Con esto retomemos el tema de la ley eficiente o ineficiente que es importante en este punto. Y con el de las preguntas ¿para quién es eficiente la ley? ¿Para el gobernante que la hace, o para el ciudadano a quien está destinada?
‘’Piensa en el Código Civil ¿has visto la cantidad de problemas que resuelve el código civil? La ambición napoleónica era que el Código Civil fuera el catecismo del ciudadano, que el ciudadano sólo tuviera que leer el Código Civil y solucionara toda su vida. Allí está todo. Las relaciones de padres e hijos, los esposos, los contratos, las herencias, las responsabilidades por los daños, todo, que no hubiera necesidad de ninguna otra ley. Entonces la ley tiene economías de escala para resolver problemas. Si tú con una ley puedes hacer todo simultáneamente, pues mucho mejor’’[4]
En la práctica ha sucedido lo contrario. Y ponemos nuevamente el caso argentino que es el que más conocemos por trabajar en el área legal. A finales del siglo XIX se sancionó la ley del código civil creado por el Dr. Dalmacio Vélez Sarsfield, que puede catalogarse como una verdadera obra maestra del derecho, considerando la época de su sanción.

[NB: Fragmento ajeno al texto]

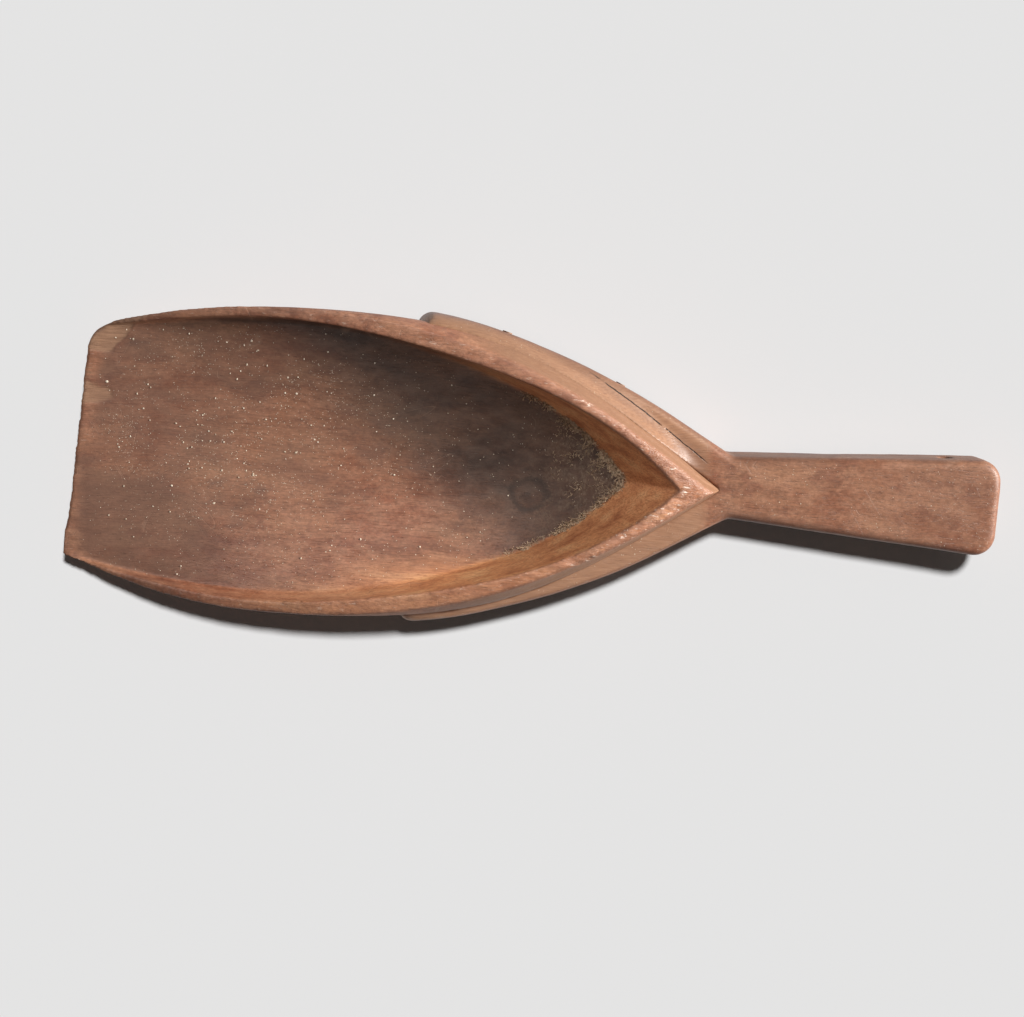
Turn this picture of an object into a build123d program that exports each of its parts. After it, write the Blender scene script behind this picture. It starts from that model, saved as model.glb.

Pero, con el andar del tiempo, la modificación en las costumbres sociales, el avance del intervencionismo estatal, los cambios de gobierno (con la diferente ideología política del partido al que le tocara asumirlo) y el (varias veces) injustificado fanatismo por ‘’lo nuevo’’ (que no necesariamente implica mejorar lo ‘’antiguo’’ sino que la mayoría de las veces no pasa de ser una simple moda) entre otras razones dignas de mejor causa, fueron apareciendo leyes que, o bien enmendaban sinnúmero disposiciones del código original, o agregaban, modificaban o suprimían artículos, hasta convertir el código primigenio en virtualmente lo que coloquialmente se conoce como una verdadera ‘’sopa de letras’’.
Al menos en el caso argentino, esa ‘’ambición napoleónica’’ nunca se cumplió, salvo por un periodo muy breve antes de que comenzara ese proceso de continuas reformas y contrarreformas que llevó décadas, hasta que en el año 2015 directamente se lo reemplazó por otro código.